India Thurman, 11, for example, said she always played the piano when she visited her grandmother, but she didn’t know what she was doing until she started this class.

“I learned what the notes are,” India said. “We’ve learned tips to set up how to find them.”

Clark uses the keyboards with all of her students in the second through sixth grades.

“The younger grades are so looking forward to playing,” the music teacher said. “But the first thing that we teach them is how to treat an instrument.”

Her sixth-graders used the keyboards for the first 18 weeks of the year and then spent the last nine weeks studying music related to African culture, before returning to the keyboards for the rest of the year. So far this year, they have learned the keys and focused on how to listen and play their songs together in duets.
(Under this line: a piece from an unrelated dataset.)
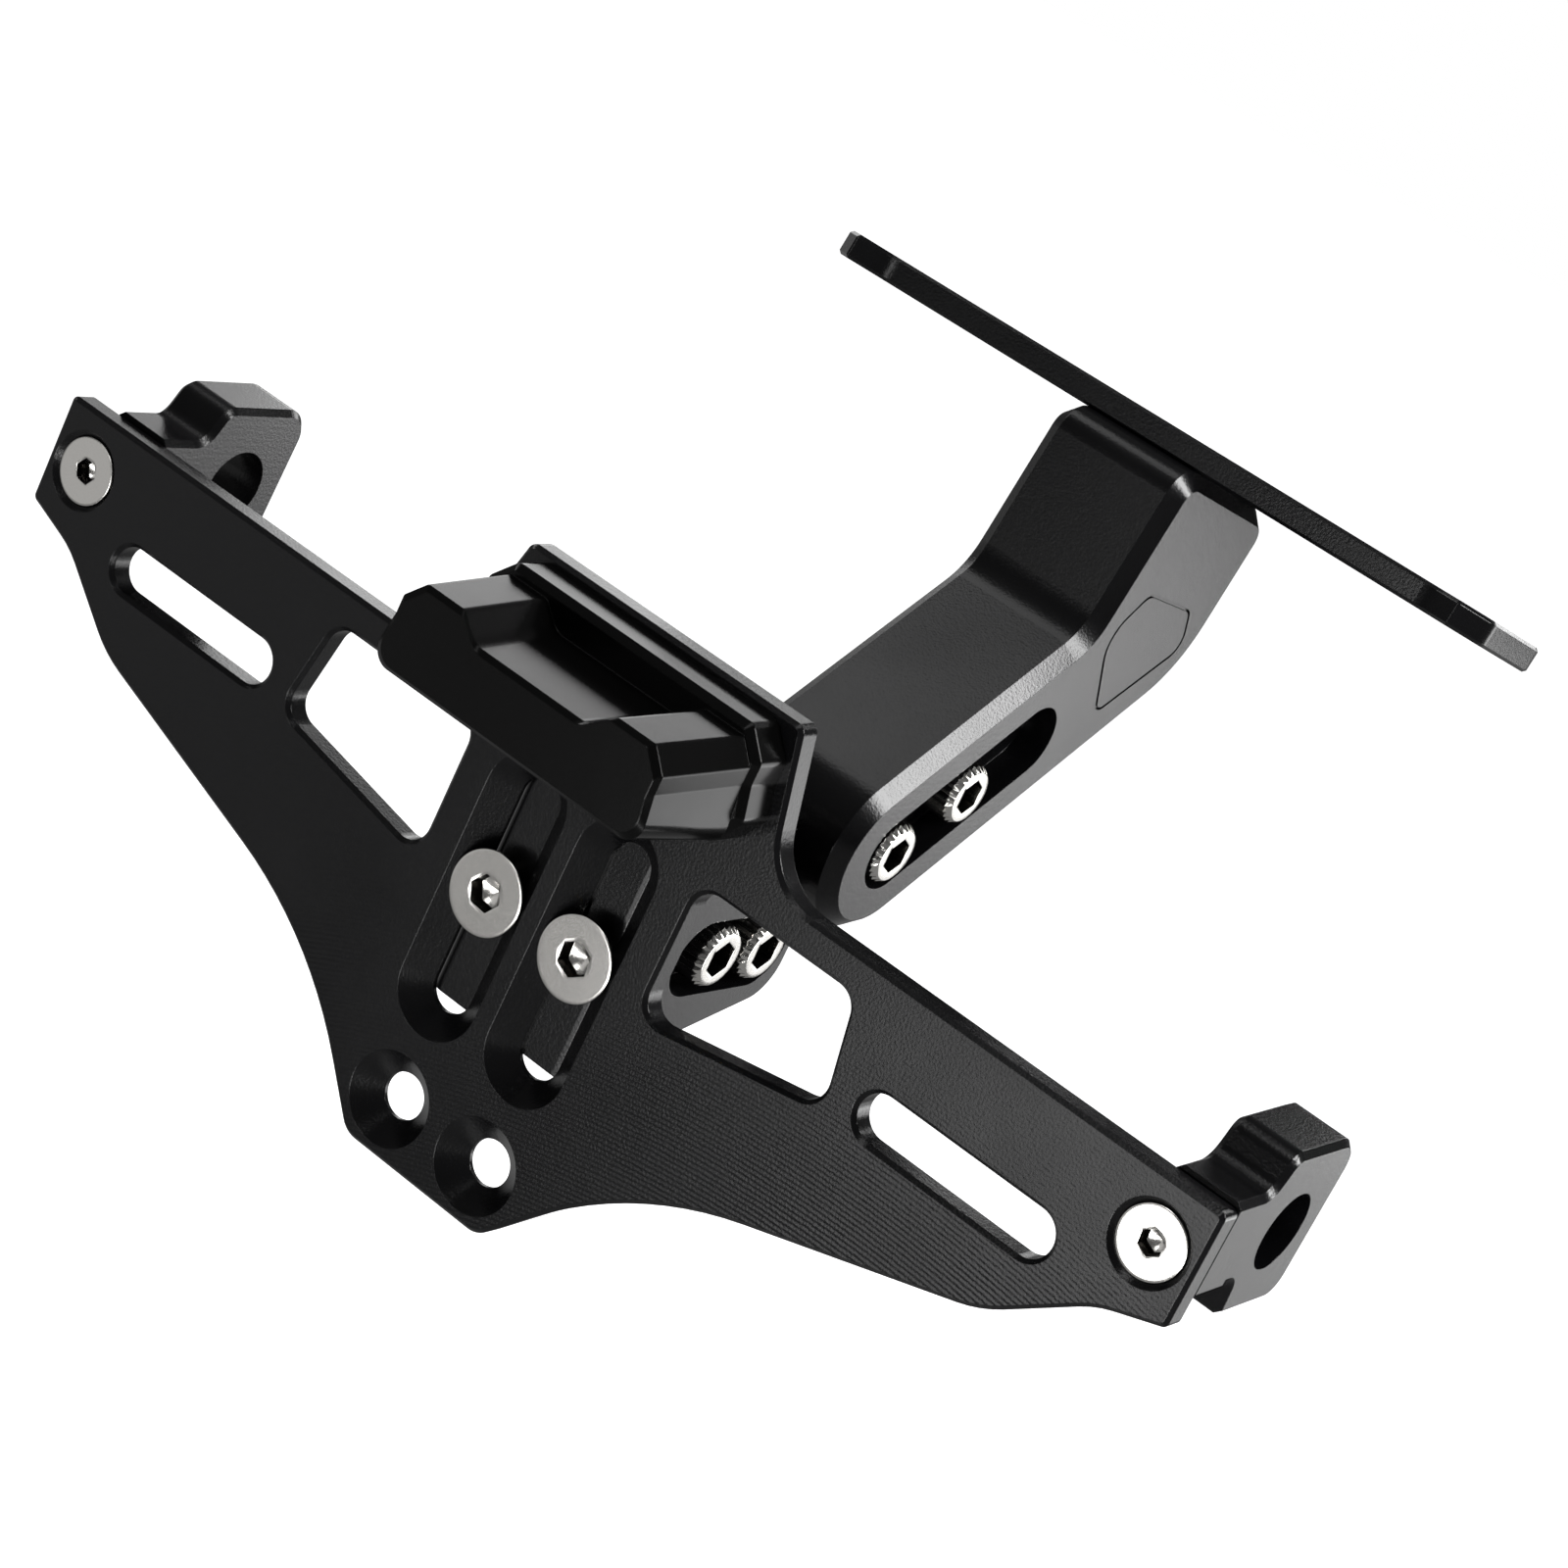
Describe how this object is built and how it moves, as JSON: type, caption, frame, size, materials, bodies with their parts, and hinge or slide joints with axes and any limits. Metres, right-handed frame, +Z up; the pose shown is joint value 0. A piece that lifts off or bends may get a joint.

Next, she plans to teach them how to use the pedals.

“They keep asking questions as to when they will get to create their own music,” Clark said.

In addition to learning how to read music, students using the keyboards also have grown more interested in music, Clark said,

“Their enjoyment of music has improved.” Clark said.

Sjon has enjoyed the keyboard so much, he said, he someday wants to invest in a keyboard of his own.

“I don’t have a piano or keyboard at home,” Sjon said. “I want to get one, but they’re expensive.”

Clark said that out of any instrument, she thinks the keyboard should be the first one that students learn because it involves use of the entire body and listening skills and can be used to teach students how to work together when they work on a piece simultaneously.

“I want them to be lifelong learners of music,” Clark said. “I hope I’m able to pass that passion along to them. I think in the long run they learn respect for themselves and the instruments. A lot of life lessons are learned in the keyboard.”